■ Data lines:

[BEGIN]

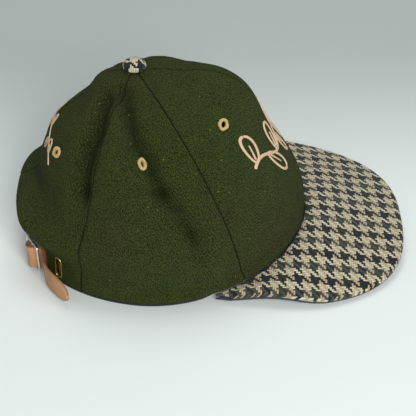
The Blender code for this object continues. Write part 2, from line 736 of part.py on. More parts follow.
def build_slide(metal):
    """The three-bar slide: a rounded wire frame with a bar down its middle."""
    centre, along, out = slide_frame()
    corner = 0.0026
    outline = []
    hs, hz = SLIDE_HALF_LENGTH, SLIDE_HALF_HEIGHT - SLIDE_BAR
    for cs, cz, start in ((hs, hz, 0.0), (-hs, hz, 90.0), (-hs, -hz, 180.0), (hs, -hz, 270.0)):
        ps = cs - corner * (1 if cs > 0 else -1)
        pz = cz - corner * (1 if cz > 0 else -1)
        for k in range(4):
            a = radians(start + 30.0 * k)
            outline.append((ps + corner * cos(a), pz + corner * sin(a)))
    bm = bmesh.new()
    rings = []
    count = len(outline)
    for k, (s, z) in enumerate(outline):
        s0, z0 = outline[k - 1]
        s1, z1 = outline[(k + 1) % count]
        run = Vector((s1 - s0, z1 - z0)).normalized()
        side = Vector((run.y, -run.x))
        ring = []
        for j in range(8):
            a = 2 * pi * j / 8
            ds, dn = SLIDE_BAR * cos(a), SLIDE_BAR * sin(a)
            p = centre + along * (s + side.x * ds) + out * dn
            p.z = STRAP_Z + z + side.y * ds
            ring.append(bm.verts.new(p))
        rings.append(ring)
    for r0, r1 in zip(rings, rings[1:] + rings[:1]):
        for j in range(8):
            i = (j + 1) % 8
            bm.faces.new((r0[j], r0[i], r1[i], r1[j]))
    frame_obj = add_object("slide_buckle", bm, metal, centre)
    low = Vector((centre.x, centre.y, STRAP_Z - hz))
    high = Vector((centre.x, centre.y, STRAP_Z + hz))
    bar = add_object("bar", round_bar(low, high, CENTRE_BAR), metal)
    mod = frame_obj.modifiers.new("weld", "BOOLEAN")
    mod.operation = "UNION"
    mod.solver = "EXACT"
    mod.object = bar
    bpy.context.view_layer.objects.active = frame_obj
    bpy.ops.object.modifier_apply(modifier=mod.name)
    bpy.data.objects.remove(bar, do_unlink=True)


def build_tuck_slot(brass, panel):
    """The oval ring that the strap's tail tucks into, set in the wool beside the opening."""
    t = SLOT_Z / APEX_HEIGHT * 2 / pi
    point = crown(SLOT_ANGLE, t)
    normal = crown_normal(SLOT_ANGLE, t)
    up = Vector((0.0, 0.0, 1.0))
    up = (up - normal * up.dot(normal)).normalized()
    wide = up.cross(normal)
    frame = Matrix.Translation(point) @ Matrix((wide, up, normal)).transposed().to_4x4()

    def oval(grow):
        line = []
        for k in range(16):
            a = 2 * pi * k / 16
            straight = SLOT_HALF_TALL - SLOT_HALF_WIDE
            y = (SLOT_HALF_WIDE + grow) * sin(a) + (straight if sin(a) > 0 else -straight)
            if abs(sin(a)) < 1e-6:
                y = 0.0
            line.append(((SLOT_HALF_WIDE + grow) * cos(a), y))
        return line

    def rings(levels):
        bm = bmesh.new()
        loops = [[bm.verts.new(frame @ Vector((x, y, h))) for x, y in oval(grow)]
                 for grow, h in levels]
        for low, high in zip(loops, loops[1:] + loops[:1]):
            for k in range(16):
                j = (k + 1) % 16
                bm.faces.new((low[k], low[j], high[j], high[k]))
        return bm

    wall, flange = SLOT_WIRE * 0.7, SLOT_WIRE * 1.7
    above = LAYER_GAP + 0.0004
    below = -WOOL - LAYER_GAP * 2 - 0.0004
    ring = rings(((0.0, below - 0.0004), (wall, below - 0.0004), (wall, above), (flange, above),
                  (flange, above + 0.0005), (wall * 0.5, above + 0.0008), (0.0, above)))
    add_object("tuck_slot", ring, brass)
    cutter = bmesh.new()
    low = [cutter.verts.new(frame @ Vector((x, y, -0.0045))) for x, y in oval(wall + LAYER_GAP)]
    high = [cutter.verts.new(frame @ Vector((x, y, 0.004))) for x, y in oval(wall + LAYER_GAP)]
    cutter.faces.new(low[::-1])
    cutter.faces.new(high)
    for k in range(16):
        j = (k + 1) % 16
        cutter.faces.new((low[k], low[j], high[j], high[k]))
    cut(panel, add_object("cutter", cutter, brass))


# ---- build -------------------------------------------------------------------------------
for old in list(bpy.data.objects):
    bpy.data.objects.remove(old, do_unlink=True)

WOOL_MAT = material("wool", (0.075, 0.105, 0.032), 0.95)
BUCKRAM_MAT = material("buckram", (0.62, 0.60, 0.55), 0.9)
TAPE_MAT = material("tape", (0.030, 0.034, 0.050), 0.85)
BAND_MAT = material("sweatband", (0.028, 0.032, 0.048), 0.9)
CHECK_MAT = material("check_cloth", (0.42, 0.34, 0.24), 0.9)
BOARD_MAT = material("board", (0.75, 0.75, 0.72), 0.6)
LINING_MAT = material("lining", (0.030, 0.036, 0.060), 0.85)
STEEL_MAT = material("steel", (0.70, 0.70, 0.71), 0.25, 1.0)
BRASS_MAT = material("brass", (0.75, 0.55, 0.22), 0.3, 1.0)
THREAD_MAT = material("thread", (0.42, 0.31, 0.17), 0.8)
SATIN_MAT = material("satin_thread", (0.78, 0.46, 0.36), 0.5)
LEATHER_MAT = material("leather", (0.42, 0.20, 0.10), 0.6)

panel_objects = build_panels(WOOL_MAT)
stiffener_objects = build_stiffeners(BUCKRAM_MAT)
build_tapes(TAPE_MAT)
build_band(BAND_MAT)
build_arch_binding(TAPE_MAT)
build_button(CHECK_MAT, STEEL_MAT)
build_eyelets(THREAD_MAT, panel_objects, stiffener_objects)
build_bill(CHECK_MAT, BOARD_MAT, LINING_MAT)
build_embroidery(SATIN_MAT)
build_strap(LEATHER_MAT)
build_slide(STEEL_MAT)
build_tuck_slot(BRASS_MAT, panel_objects["rear_right"])
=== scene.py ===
"""A six-panel wool cap with a check tweed bill and a leather strap, dressed over its CAD frame.

Metres, +X forward over the bill, +Y to the wearer's left, +Z up.
"""
from math import atan2, cos, degrees, hypot, pi, radians, sin, sqrt

import bmesh
import bpy
import numpy as np
from mathutils import Matrix, Vector


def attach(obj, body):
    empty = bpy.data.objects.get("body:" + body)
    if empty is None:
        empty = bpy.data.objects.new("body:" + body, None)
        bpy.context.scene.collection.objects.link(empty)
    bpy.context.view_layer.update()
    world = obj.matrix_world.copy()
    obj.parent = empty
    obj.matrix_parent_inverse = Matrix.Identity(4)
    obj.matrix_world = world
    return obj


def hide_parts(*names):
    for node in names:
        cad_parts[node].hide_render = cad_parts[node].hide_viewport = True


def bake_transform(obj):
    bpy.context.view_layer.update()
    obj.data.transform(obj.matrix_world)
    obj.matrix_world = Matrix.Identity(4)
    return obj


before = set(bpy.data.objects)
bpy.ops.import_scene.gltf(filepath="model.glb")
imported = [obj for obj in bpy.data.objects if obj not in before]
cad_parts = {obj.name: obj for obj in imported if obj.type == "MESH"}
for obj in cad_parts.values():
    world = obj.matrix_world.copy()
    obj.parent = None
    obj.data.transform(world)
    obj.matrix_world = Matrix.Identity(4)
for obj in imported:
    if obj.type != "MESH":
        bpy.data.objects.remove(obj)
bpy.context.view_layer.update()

# ---- Table, light and view ---------------------------------------------------------------
# The cap stands on a pale matt table that sweeps up behind it, its colour painted darker with
# distance as painted shade where the light falls off.
# A soft window lights its right side from the front, with a weaker lamp above and behind it
# and a little sky all round.
STAGE_WIDE = 3.0
SWEEP_BACK = 0.62
SWEEP_RADIUS = 0.30
VIEW_TURN = 0.64
VIEW_DOWN = 37.6
VIEW_ROLL = -1.02
VIEW_FAR = 0.726
VIEW_AT = (-0.0021, -0.0118, 0.0256)
VIEW_LENS = 88.6


class Value:
    """A shader socket that adds, multiplies and compares like a number."""

    def __init__(self, socket):
        self.socket = socket

    def make(self, kind, settings, inputs, output=0):
        """Any other node: its settings first, then the values or links of its sockets."""
        tree = self.socket.id_data
        node = tree.nodes.new(kind)
        for key, value in settings.items():
            if key == "stops":
                ramp = node.color_ramp
                while len(ramp.elements) < len(value):
                    ramp.elements.new(0.5)
                for element, (place, colour) in zip(ramp.elements, value):
                    element.position = place
                    element.color = (*colour, 1.0)
            else:
                setattr(node, key, value)
        for key, value in inputs.items():
            if isinstance(value, Value):
                tree.links.new(value.socket, node.inputs[key])
            elif value is not None:
                node.inputs[key].default_value = value
        return Value(node.outputs[output])

    def math(self, operation, other=None, third=None):
        return self.make("ShaderNodeMath", {"operation": operation},
                         {0: self, 1: other, 2: third})

    def __add__(self, other):
        return self.math("ADD", other)

    __radd__ = __add__

    def __sub__(self, other):
        return self.math("SUBTRACT", other)

    def __rsub__(self, other):
        return (self * -1.0) + other

    def __mul__(self, other):
        return self.math("MULTIPLY", other)

    __rmul__ = __mul__

    def __truediv__(self, other):
        return self.math("DIVIDE", other)

    def __lt__(self, other):
        return self.math("LESS_THAN", other)

    def __gt__(self, other):
        return self.math("GREATER_THAN", other)

    def __mod__(self, other):
        return self.math("FLOORED_MODULO", other)

    def floor(self):
        return self.math("FLOOR")

    def clamp(self):
        return self.make("ShaderNodeClamp", {}, {0: self})

    def tint(self, low, high):
        """A colour between low and high, by this value."""
        pick = {"data_type": "RGBA", "clamp_factor": True}
        low = low if isinstance(low, Value) else (*low, 1.0)
        high = high if isinstance(high, Value) else (*high, 1.0)
        return self.make("ShaderNodeMix", pick, {0: self, 6: low, 7: high}, 2)

    def part(self, axis):
        """One number of a vector: 0, 1 or 2."""
        return self.make("ShaderNodeSeparateXYZ", {}, {0: self}, axis)

    def stretch(self, x, y, z, turn=0.0):
        """This place, scaled, and turned about Z."""
        return self.make("ShaderNodeMapping", {},
                         {0: self, 2: (0.0, 0.0, turn), 3: (x, y, z)})

    def noise(self, scale, detail=2.0, rough=0.5):
        return self.make("ShaderNodeTexNoise", {},
                         {"Vector": self, "Scale": scale, "Detail": detail, "Roughness": rough})

    def bump(self, strength, distance, below=None):
        return self.make("ShaderNodeBump", {},
                         {"Height": self, "Strength": strength, "Distance": distance,
                          "Normal": below})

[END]

■ Requirements:
Return the exact lines from the line with "panel_objects = build_panels(WOOL_MAT)" to the line with "before = set(bpy.data.objects)", inclusive of both, with nothing added.

■ Response to this exercise:
panel_objects = build_panels(WOOL_MAT)
stiffener_objects = build_stiffeners(BUCKRAM_MAT)
build_tapes(TAPE_MAT)
build_band(BAND_MAT)
build_arch_binding(TAPE_MAT)
build_button(CHECK_MAT, STEEL_MAT)
build_eyelets(THREAD_MAT, panel_objects, stiffener_objects)
build_bill(CHECK_MAT, BOARD_MAT, LINING_MAT)
build_embroidery(SATIN_MAT)
build_strap(LEATHER_MAT)
build_slide(STEEL_MAT)
build_tuck_slot(BRASS_MAT, panel_objects["rear_right"])
=== scene.py ===
"""A six-panel wool cap with a check tweed bill and a leather strap, dressed over its CAD frame.

Metres, +X forward over the bill, +Y to the wearer's left, +Z up.
"""
from math import atan2, cos, degrees, hypot, pi, radians, sin, sqrt

import bmesh
import bpy
import numpy as np
from mathutils import Matrix, Vector


def attach(obj, body):
    empty = bpy.data.objects.get("body:" + body)
    if empty is None:
        empty = bpy.data.objects.new("body:" + body, None)
        bpy.context.scene.collection.objects.link(empty)
    bpy.context.view_layer.update()
    world = obj.matrix_world.copy()
    obj.parent = empty
    obj.matrix_parent_inverse = Matrix.Identity(4)
    obj.matrix_world = world
    return obj


def hide_parts(*names):
    for node in names:
        cad_parts[node].hide_render = cad_parts[node].hide_viewport = True


def bake_transform(obj):
    bpy.context.view_layer.update()
    obj.data.transform(obj.matrix_world)
    obj.matrix_world = Matrix.Identity(4)
    return obj


before = set(bpy.data.objects)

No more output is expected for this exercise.